Understanding Revelation

My pastor at the Global Vision Bible Church in Mt. Juliet has been doing a Wednesday night study of Revelation for about three months now that has been fascinating. I have studied Revelation before under different teachers and am always captivated by the end times prophecies.

One element that my pastor has added to this present study of Revelation that I have never heard taught before is the context in which this final book of the Biblical canon was penned. This has really helped me understand Revelation better than I’ve ever understood it.

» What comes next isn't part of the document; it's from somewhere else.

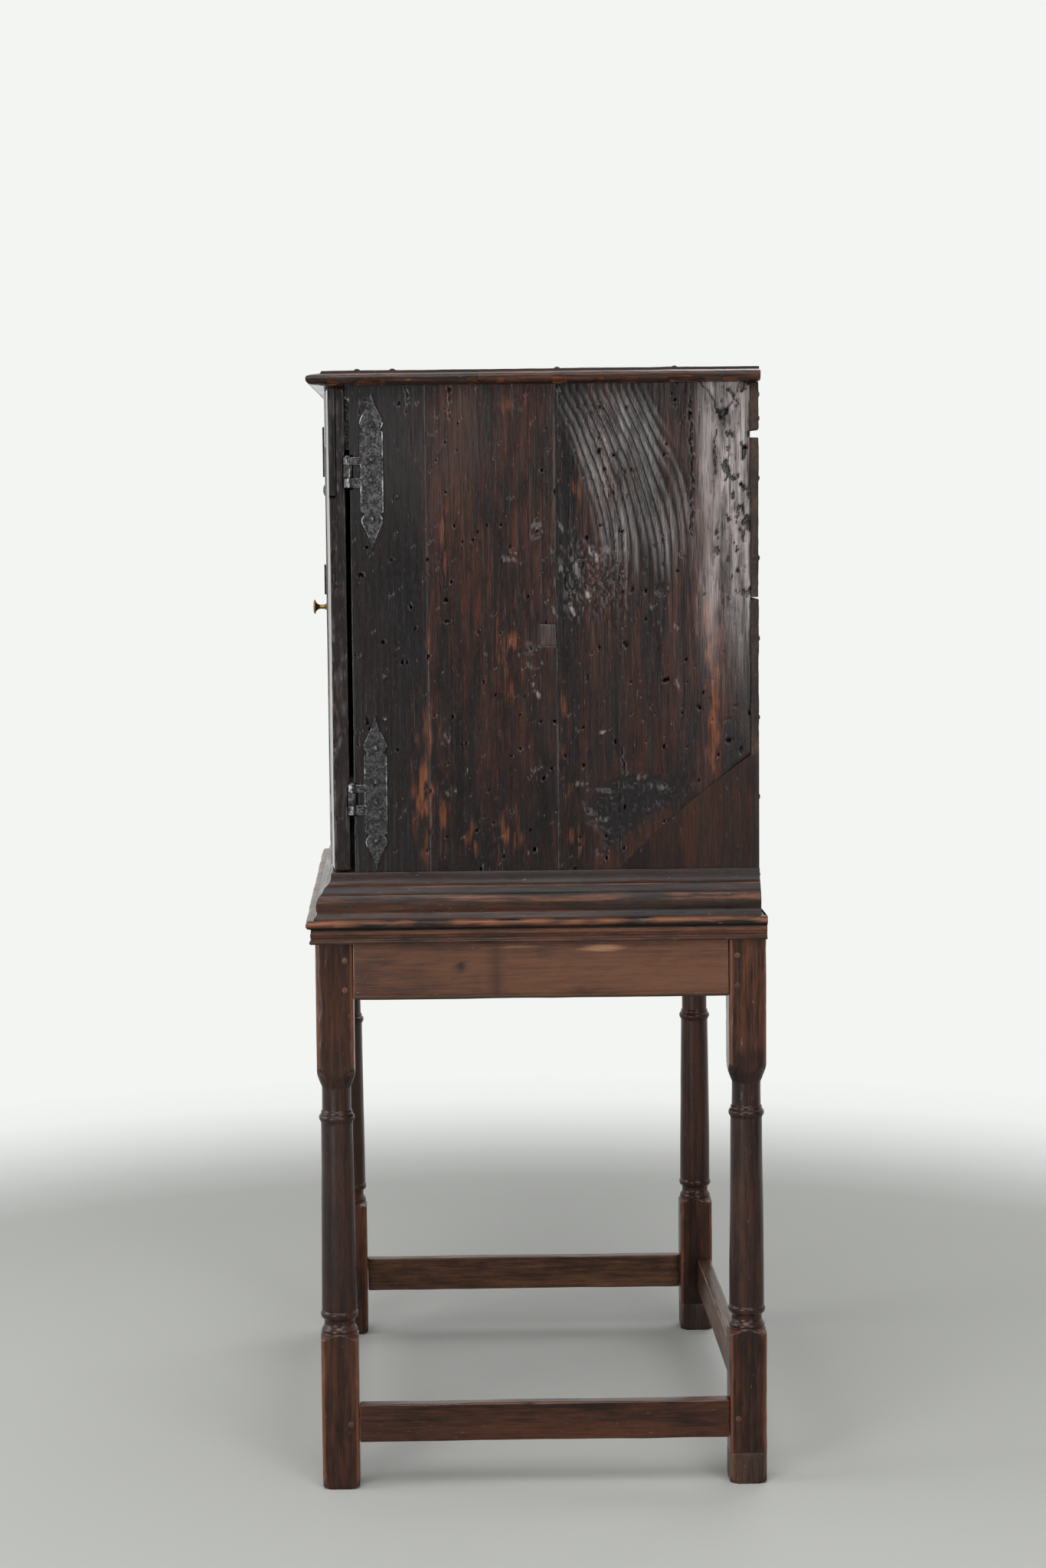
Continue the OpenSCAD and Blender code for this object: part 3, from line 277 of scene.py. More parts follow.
def worn_block(low: Sequence[float], high: Sequence[float], wear: Wear, seed: int,
               pitch: float = 5.0) -> Shape:
    """Makes a board whose arrises are rounded and whose faces are uneven.

    A point p of the block's outside is drawn to q, the nearest point of a block smaller by the
    radius all round, and put back at q plus the radius along p - q; noise stretched along the
    grain then moves it along p - q.

    Args:
        low: Lowest corner in millimetres.
        high: Highest corner in millimetres.
        wear: How the board has worn.
        seed: Number that picks the pattern.
        pitch: Distance between grid lines across the grain.

    Returns:
        The board, with the mark "edge" rising to 1 on its arrises.
    """
    low, high = np.asarray(low, float), np.asarray(high, float)
    r = min(wear.radius, 0.45 * float((high - low).min()))
    pitches = [pitch * (2.2 if a == wear.grain else 1.0) for a in range(3)]
    lines = [steps(low[a], high[a], pitches[a], r) for a in range(3)]
    triples, quads = lattice(tuple(len(x) for x in lines))
    p = np.stack([lines[a][triples[:, a]] for a in range(3)], axis=1)
    long = np.array([1.0, 1.0, 1.0])
    long[wear.grain] = 7.0
    soft = r * (0.75 + 0.5 * cell_noise(p / 37.0 + seed, seed))[:, None]
    soft = np.minimum(soft, 0.49 * (high - low).min())
    q = np.clip(p, low + soft, high - soft)
    d = p - q
    length = np.linalg.norm(d, axis=1)
    n = d / length[:, None]
    edge = smooth(length / soft[:, 0], 1.02, 1.28)
    swell = wear.wave * rough(p, 55.0 * long ** 0.5, seed + 3) - wear.wave * 0.4
    fine = wear.ridges * rough(p, 5.0 * long, seed + 5)
    chip = wear.chips * edge * smooth(rough(p, (17, 17, 17), seed + 8), 0.1, 0.6)
    out = q + n * (soft + (swell + fine - chip)[:, None])
    return Shape(out, [quads], {"edge": edge, "board": np.full(len(p), seed * 0.37)})


def moulded_slab(lines: Sequence[np.ndarray], profile: np.ndarray, low: Sequence[float],
                 high: Sequence[float], ends: tuple[int, int, int, int]) -> Shape:
    """Makes a slab whose edges follow a profile of insets and heights.

    Row k of the block of grid points lies at the profile's height k, and its outline is drawn
    in by the profile's inset k on each side that is moulded, the rest of the row in proportion.

    Args:
        lines: Shares from 0 to 1 along X and Y.
        profile: Pairs of inset and height, from the underside to the top.
        low: Lowest X and Y.
        high: Highest X and Y.
        ends: 1 where the sides at low X, high X, low Y and high Y are moulded, else 0.

    Returns:
        The slab, with the mark "side": 1 on the points of its moulded sides.
    """
    triples, quads = lattice((len(lines[0]), len(lines[1]), len(profile)))
    inset, z = profile[triples[:, 2], 0], profile[triples[:, 2], 1]
    sx, sy = lines[0][triples[:, 0]], lines[1][triples[:, 1]]
    x0, x1 = low[0] + inset * ends[0], high[0] - inset * ends[1]
    y0, y1 = low[1] + inset * ends[2], high[1] - inset * ends[3]
    p = np.stack([x0 + sx * (x1 - x0), y0 + sy * (y1 - y0), z], axis=1)
    side = np.maximum(np.maximum((sx == 0) * ends[0], (sx == 1) * ends[1]),
                      np.maximum((sy == 0) * ends[2], (sy == 1) * ends[3]))
    return Shape(p, [quads], {"side": side.astype(float)})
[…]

Granted, Revelation is not an easy book to grasp. Much of it seems cryptic and shrouded, and even the most learned Biblical scholars, if they are honest, will tell you that despite their careful interpretation, there may be some parts they get wrong. But there is still much we can accurately decipher if we understand one thing.

John was an elderly man who was being held prisoner on the island of Patmos when, in the late first century A.D., he was given the vision (or series of visions) that he wrote about, and that we know as Revelation. Remember, the events that were foretold then still have not yet occurred (although we are closer now than we ever have been before). So the technology in warfare is going to be at least as advanced as it is now, if not even more advanced. Of course, John was seeing things that he could never known about, things he simply did not know how to accurately describe given his limited first century vocabulary.

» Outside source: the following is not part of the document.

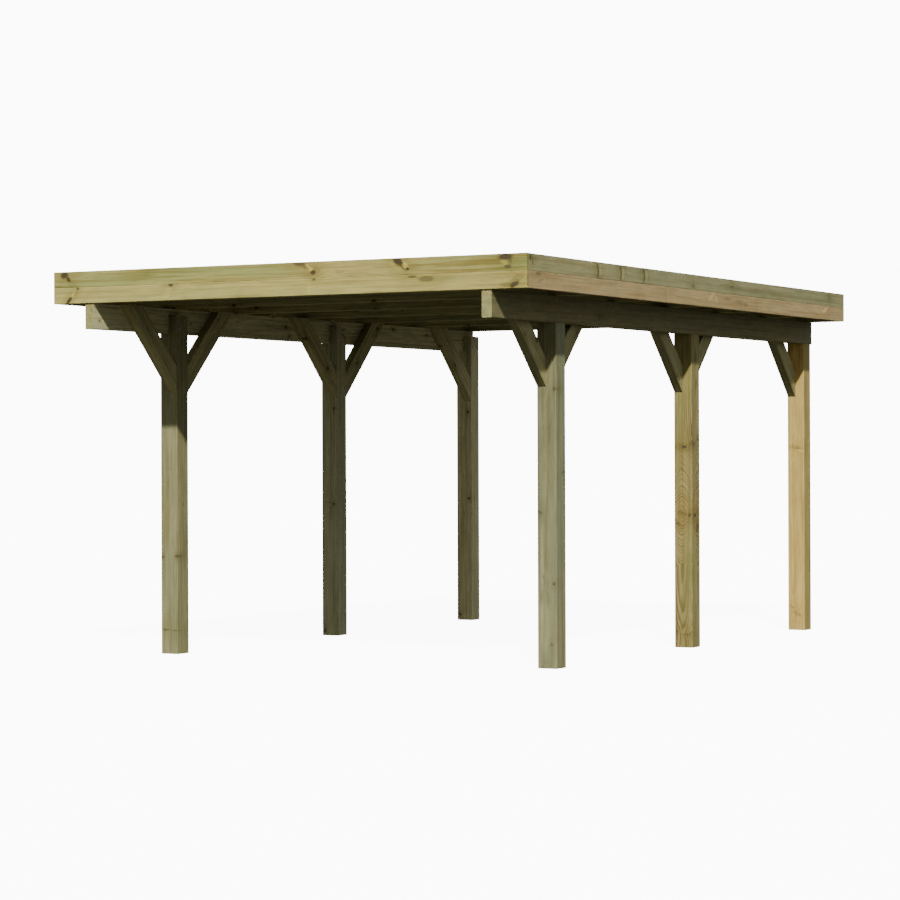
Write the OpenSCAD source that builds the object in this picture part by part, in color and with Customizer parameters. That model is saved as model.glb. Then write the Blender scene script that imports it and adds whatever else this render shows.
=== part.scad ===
// Free-standing timber carport: six posts in two rows, a beam along each row,
// rafters across the beams, and a two-board fascia all round a shallow sheet roof.
// The origin is on the ground under the middle of the roof; +Y is the back, +X the right.

/* [Roof] */
// Width over the side fascias
roof_w = 3000; // [2400:10:3700]
// Depth over the front and back fascias
roof_d = 4500; // [3700:10:5500]
// Front fascia ahead of the front posts
front_overhang = 740; // [560:5:900]
// Back fascia behind the rear posts
rear_overhang = 65; // [55:5:300]
// Side fascia outside the posts
side_overhang = 210; // [60:5:400]

/* [Posts] */
// Side of the square posts
post_side = 115; // [90:1:150]
// Rounding of the posts' long edges
post_edge = 4; // [1:0.5:8]
// Height of the seats that carry the beams
seat_h = 1865; // [1500:5:2400]
// Length of the tongue beside the beam
tongue_l = 105; // [40:1:150]

/* [Beams] */
// Thickness of a beam, let into the posts
beam_t = 58; // [40:1:75]
// Height of a beam
beam_h = 145; // [115:1:200]
// Beam ends short of the roof's front edge
beam_front_inset = 10; // [0:1:60]
// Beam ends short of the roof's back edge
beam_rear_inset = 40; // [0:1:55]

/* [Braces] */
// Thickness of a brace
brace_t = 55; // [38:1:66]
// Width of a brace across its slope
brace_w = 110; // [80:1:140]
// Height of a brace's lower edge on the post
brace_foot_h = 1521; // [1300:1:1600]

/* [Rafters] */
// Thickness of a rafter
rafter_t = 45; // [35:1:70]
// Height of the rafter behind the front fascia
rafter_front_h = 145; // [100:1:150]
// Height of the last rafter at its rear face
rafter_rear_h = 68; // [45:1:90]
// Slot between the last rafter and the back fascia, where the rain runs off
drain_gap = 30; // [20:1:40]
// Width of the cleats that hold the back fascia across the slot
cleat_w = 45; // [30:1:70]

/* [Fascia] */
// Height of one fascia board, of two
board_h = 90; // [80:1:120]
// Thickness of a fascia board
board_t = 22; // [16:1:30]
// Rounding of the sawn timbers' long edges
timber_edge = 3; // [1:0.5:5]

/* [Roof sheets] */
// Ribs on each sheet
rib_count = 7; // [4:1:12]
// Height of a rib
rib_h = 20; // [10:1:30]
// Width of a rib at its foot
rib_foot_w = 70; // [50:1:90]
// Width of a rib at its crown
rib_crown_w = 36; // [20:1:45]
// Thickness of the sheet metal
sheet_t = 0.75; // [0.5:0.05:1.5]
// Sheets clear of the side and front fascias
sheet_side_gap = 5; // [2:1:15]

/* [Hidden] */
$fn = 48;
// Clearance between two sheets where one laps over the other
lap_gap = 0.3;
// A lapped edge stops this far above the valley of the sheet below
lap_lift = 3;
// The sheets lie this far above the rafters' tops
sheet_seat_gap = 0.1;
// The sheets end this far before the last rafter's rear face
sheet_end_gap = 2;
// The cleats stop this far below the fascia's top
cleat_drop = 6;
// A cutting block runs this far past what it cuts
cut_over = 10;
// Braces and the outer ends of their cuts rise at this angle
brace_angle = 45;

timber_green = [0.72, 0.69, 0.50];
timber_pale = [0.80, 0.76, 0.57];
timber_warm = [0.74, 0.65, 0.45];
sheet_grey = [0.33, 0.35, 0.36];

front_y = -roof_d / 2;
back_y = roof_d / 2;
frame_half_w = roof_w / 2 - side_overhang;
bay = (roof_d - front_overhang - rear_overhang - post_side) / 2;
beam_inner_x = frame_half_w - beam_t;
beam_top = seat_h + beam_h;
fascia_inner_x = roof_w / 2 - board_t;

RAFTERS = 7;
SHEETS = 3;
CLEATS = 4;
side_board_l = roof_d - 2 * board_t;
rafter_first_y = front_y + board_t;
rafter_run = side_board_l - drain_gap;
rafter_pitch = (rafter_run - rafter_t) / (RAFTERS - 1);
cleat_pitch = (2 * fascia_inner_x - cleat_w) / (CLEATS - 1);
fall = atan((rafter_front_h - rafter_rear_h) / rafter_run);

sheet_cover = (2 * fascia_inner_x - 2 * sheet_side_gap) / SHEETS;
rib_pitch = sheet_cover / rib_count;
sheet_run = rafter_run - sheet_side_gap - sheet_end_gap;
// How far a lapping rib is spread so that its flanks clear the rib below
flank_angle = atan(2 * rib_h / (rib_foot_w - rib_crown_w));
lap_spread = (sheet_t + lap_gap) / sin(flank_angle) - (sheet_t + lap_gap) / tan(flank_angle);

ROWS = ["left", "right"];
PLACES = ["front", "middle", "rear"];
SIDES = ["front", "back", "left", "right"];
// Each brace stands on a post, by its number from the front, and leans forwards or backwards
BRACES = [[0, "forward"], [0, "backward"], [1, "forward"], [1, "backward"], [2, "forward"]];

function post_name(place, row) = str("post_", place, "_", row);
function brace_name(brace, row) = str("brace_", PLACES[brace[0]], "_", brace[1], "_", row);

function roof_z(y) = beam_top + rafter_front_h - tan(fall) * (y - rafter_first_y);

// A rectangle with its lower left corner at the origin and its corners rounded
module rounded_section(w, h, r) {
    translate([r, 0]) square([w - 2 * r, h]);
    translate([0, r]) square([w, h - 2 * r]);
    for (x = [r, w - r], y = [r, h - r])
        translate([x, y]) circle(r);
}

// A timber along +X from the origin, w deep in Y and h high
module timber_along_x(l, w, h) {
    rotate([90, 0, 90]) linear_extrude(l) rounded_section(w, h, timber_edge);
}

// A timber along +Y from the origin, w wide in X and h high
module timber_along_y(l, w, h) {
    translate([0, l, 0]) rotate([90, 0, 0]) linear_extrude(l) rounded_section(w, h, timber_edge);
}

// Children are drawn for the right row, and mirrored for the left one
module in_row(row) {
    mirror([row == "left" ? 1 : 0, 0, 0]) children();
}

// Front face of the post with this number from the front
function post_y(i) = front_y + front_overhang + i * bay;

// A post with its outer half cut away at the top, which leaves the seat and the tongue
module post(i) {
    color(timber_green)
        difference() {
            translate([frame_half_w - post_side, post_y(i), 0])
                linear_extrude(seat_h + tongue_l) rounded_section(post_side, post_side, post_edge);
            translate([beam_inner_x, post_y(i) - cut_over, seat_h])
                cube([beam_t + cut_over, post_side + 2 * cut_over, tongue_l + cut_over]);
        }
}

module beam() {
    color(timber_pale)
        translate([beam_inner_x, front_y + beam_front_inset, seat_h])
            timber_along_y(roof_d - beam_front_inset - beam_rear_inset, beam_t, beam_h);
}

// A brace in the plane of the tongues, with a plumb foot and a level head at the beam's top
module brace(i, leans) {
    rise = beam_top - brace_foot_h;
    reach = rise / tan(brace_angle);
    uncut_l = rise / sin(brace_angle) + 2 * brace_w;
    color(timber_warm)
        translate([beam_inner_x - brace_t, post_y(i) + (leans == "forward" ? 0 : post_side), brace_foot_h])
            mirror([0, leans == "forward" ? 0 : 1, 0])
                intersection() {
                    rotate([-brace_angle, 0, 0])
                        translate([0, brace_w - uncut_l, 0])
                            timber_along_y(uncut_l, brace_t, brace_w);
                    translate([-cut_over, -reach, 0]) cube([brace_t + 2 * cut_over, reach, rise]);
                }
}

// A rafter across both beams, its top on the slope of the roof
module rafter(i) {
    y = rafter_first_y + i * rafter_pitch;
    color(timber_warm)
        difference() {
            translate([-fascia_inner_x, y, beam_top])
                timber_along_x(2 * fascia_inner_x, rafter_t, rafter_front_h + rafter_t);
            translate([-roof_w / 2, y, roof_z(y)])
                rotate([-fall, 0, 0])
                    translate([0, -cut_over, 0]) cube([roof_w, rafter_t + 2 * cut_over, 2 * rafter_front_h]);
        }
}

// An upright cleat in the slot, between the last rafter and the two back boards
module back_cleat(i) {
    color(timber_warm)
        translate([i * cleat_pitch - fascia_inner_x, back_y - board_t - drain_gap, beam_top])
            linear_extrude(2 * board_h - cleat_drop) rounded_section(cleat_w, drain_gap, timber_edge);
}

// One fascia board, counted from the bottom; front and back boards cover the side boards' ends
module fascia_board(side, level) {
    color(side == "front" || side == "back" ? timber_pale : timber_green)
        translate([0, 0, beam_top + level * board_h])
            if (side == "front" || side == "back") {
                translate([-roof_w / 2, side == "front" ? front_y : back_y - board_t, 0])
                    timber_along_x(roof_w, board_t, board_h);
            } else {
                translate([side == "left" ? -roof_w / 2 : fascia_inner_x, rafter_first_y, 0])
                    timber_along_y(side_board_l, board_t, board_h);
            }
}

// The upper line of a rib centred on x, from its left foot to its right foot
function rib(x, foot_w, crown_w, h, lift) = [
    [x - foot_w / 2, lift], [x - crown_w / 2, h + lift],
    [x + crown_w / 2, h + lift], [x + foot_w / 2, lift]
];

// The end rib that lies over the next sheet's first rib, and stops short of its valley
function lapping_rib(x) =
    let (
        up = sheet_t + lap_gap,
        foot = rib_foot_w / 2 + up / tan(flank_angle) + lap_spread,
        crown = rib_crown_w / 2 + lap_spread,
        slope = (rib_h + up) / (foot - crown)
    )
    [[x - foot, 0], [x - crown, rib_h + up], [x + crown, rib_h + up],
     [x + foot - lap_lift / slope, lap_lift]];

// A sheet's lower line from left to right
function sheet_line(first, last) = concat(
    first ? [[0, 0]] : [],
    [for (i = [0 : rib_count - 1]) each rib((i + 0.5) * rib_pitch, rib_foot_w, rib_crown_w, rib_h, 0)],
    last ? [[sheet_cover, 0]] : lapping_rib(sheet_cover + rib_pitch / 2)
);

// Unit normal, pointing up, of the line from a to b
function up_normal(a, b) = [a.y - b.y, b.x - a.x] / norm(b - a);

// The point above corner i of a line where both neighbouring stretches are t thick
function offset_point(line, i, t) =
    let (
        n0 = up_normal(line[max(i - 1, 0)], line[max(i, 1)]),
        last = len(line) - 1,
        n1 = up_normal(line[min(i, last - 1)], line[min(i + 1, last)])
    )
    line[i] + t * (n0 + n1) / (1 + n0 * n1);

module roof_sheet(i) {
    line = sheet_line(i == 0, i == SHEETS - 1);
    above = [for (k = [len(line) - 1 : -1 : 0]) offset_point(line, k, sheet_t)];
    length = sheet_run / cos(fall);
    y = rafter_first_y + sheet_side_gap;
    color(sheet_grey)
        translate([i * sheet_cover - fascia_inner_x + sheet_side_gap, y, roof_z(y) + sheet_seat_gap])
            rotate([-fall, 0, 0])
                translate([0, length, 0])
                    rotate([90, 0, 0]) linear_extrude(length) polygon(concat(line, above));
}

for (row = ROWS, i = [0 : len(PLACES) - 1])
    in_row(row) post(i);
for (row = ROWS)
    in_row(row) beam();
for (row = ROWS, b = BRACES)
    in_row(row) brace(b[0], b[1]);
for (i = [1 : RAFTERS])
    rafter(i - 1);
for (i = [1 : CLEATS])
    back_cleat(i - 1);
for (side = SIDES) {
    fascia_board(side, 0);
    fascia_board(side, 1);
}
for (i = [1 : SHEETS])
    roof_sheet(i - 1);
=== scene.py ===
import math

import bpy
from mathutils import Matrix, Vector


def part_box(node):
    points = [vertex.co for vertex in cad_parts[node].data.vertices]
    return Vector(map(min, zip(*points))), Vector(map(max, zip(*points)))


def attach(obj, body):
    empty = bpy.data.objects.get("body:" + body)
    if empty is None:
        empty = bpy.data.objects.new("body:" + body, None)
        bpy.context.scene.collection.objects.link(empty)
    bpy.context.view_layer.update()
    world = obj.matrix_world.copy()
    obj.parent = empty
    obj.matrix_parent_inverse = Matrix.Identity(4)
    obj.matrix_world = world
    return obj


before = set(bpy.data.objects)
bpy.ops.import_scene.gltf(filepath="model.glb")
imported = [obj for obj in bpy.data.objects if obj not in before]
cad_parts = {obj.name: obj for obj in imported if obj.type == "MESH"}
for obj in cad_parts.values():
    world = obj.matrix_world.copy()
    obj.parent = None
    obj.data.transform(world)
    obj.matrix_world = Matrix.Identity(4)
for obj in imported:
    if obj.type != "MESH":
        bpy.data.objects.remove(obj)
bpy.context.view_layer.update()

MM = 0.001
BRACE_WIDTH = 110 * MM
RIBS_PER_SHEET = 7
SHEET_TOP = 0.9 * MM  # a sheet's upper face above the rafter under it

# ---------------------------------------------------------------- names from the frame

POST_PLACES = ["front", "middle", "rear"]
SIDES = ["left", "right"]
RAFTERS = [f"rafter_{i}" for i in range(1, 8)]
CLEATS = [f"back_cleat_{i}" for i in range(1, 5)]
SHEETS = [f"roof_sheet_{i}" for i in range(1, 4)]
BRACES = [
    f"brace_{place}_{side}"
    for side in SIDES
    for place in ("front_forward", "front_backward", "middle_forward", "middle_backward", "rear_forward")
]

# Turns that bring a board's own X axis onto its grain: across, along, upright, and the two braces.
GRAIN_TURNS = {
    "across": (0, 0, 0),
    "along": (0, 0, math.radians(90)),
    "upright": (0, math.radians(-90), math.radians(90)),
    "rising back": (0, math.radians(-45), math.radians(90)),
    "rising forward": (0, math.radians(-135), math.radians(90)),
}
GRAIN_LINES = {
    "across": Vector((1, 0, 0)),
    "along": Vector((0, 1, 0)),
    "upright": Vector((0, 0, 1)),
    "rising back": Vector((0, 1, 1)).normalized(),
    "rising forward": Vector((0, -1, 1)).normalized(),
}


# ---------------------------------------------------------------- small node helpers


def fill(tree, socket, value):
    """Wires a socket to another one, or gives it a plain value."""
    if isinstance(value, bpy.types.NodeSocket):
        tree.links.new(value, socket)
    elif value is not None:
        socket.default_value = value


def put(tree, kind, values=None, **options):
    """Adds a node with its options set and its inputs filled."""
    node = tree.nodes.new(kind)
    for name, option in options.items():
        setattr(node, name, option)
    for name, value in (values or {}).items():
        fill(tree, node.inputs[name], value)
    return node


def maths(tree, operation, first, second=None, third=None, clamp=False):
    """Adds a math node and gives its result."""
    node = put(tree, "ShaderNodeMath", {0: first, 1: second, 2: third}, operation=operation, use_clamp=clamp)
    return node.outputs[0]


def vectors(tree, operation, first, second=None, result="Vector"):
    """Adds a vector math node and gives its vector, or its number where result is Value."""
    node = put(tree, "ShaderNodeVectorMath", {0: first, 1: second}, operation=operation)
    return node.outputs[result]


def stretch(tree, vector, scale):
    """Multiplies a vector or a colour axis by axis."""
    return vectors(tree, "MULTIPLY", vector, scale)


def ease(tree, value, low, high, from_value=0.0, to_value=1.0):
    """A smooth step from one value to another while the input goes from low to high."""
    ranges = {"Value": value, "From Min": low, "From Max": high, "To Min": from_value, "To Max": to_value}
    return put(tree, "ShaderNodeMapRange", ranges, interpolation_type="SMOOTHSTEP").outputs["Result"]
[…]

For example, last evening we were reading through chapter 9 and came across this description in verse 19: “For the power of the horses is in their mouths and in their tails, for their tails, which resemble snakes, have heads, and they inflict injury with them.” Now, it is highly unlikely that John saw a literal horse. Perhaps he was describing this vision he had been given of some sort of machinery used in warfare that would be familiar to us in 2016, but not to John. So he described it as a horse because he had no idea what else to call it.

Revelation is a violent book, and there are descriptions like this scattered throughout the book of beasts that sound to us like something other-worldly. But really John was just doing his best to describe his vision given the limited vocabulary that existed during his time.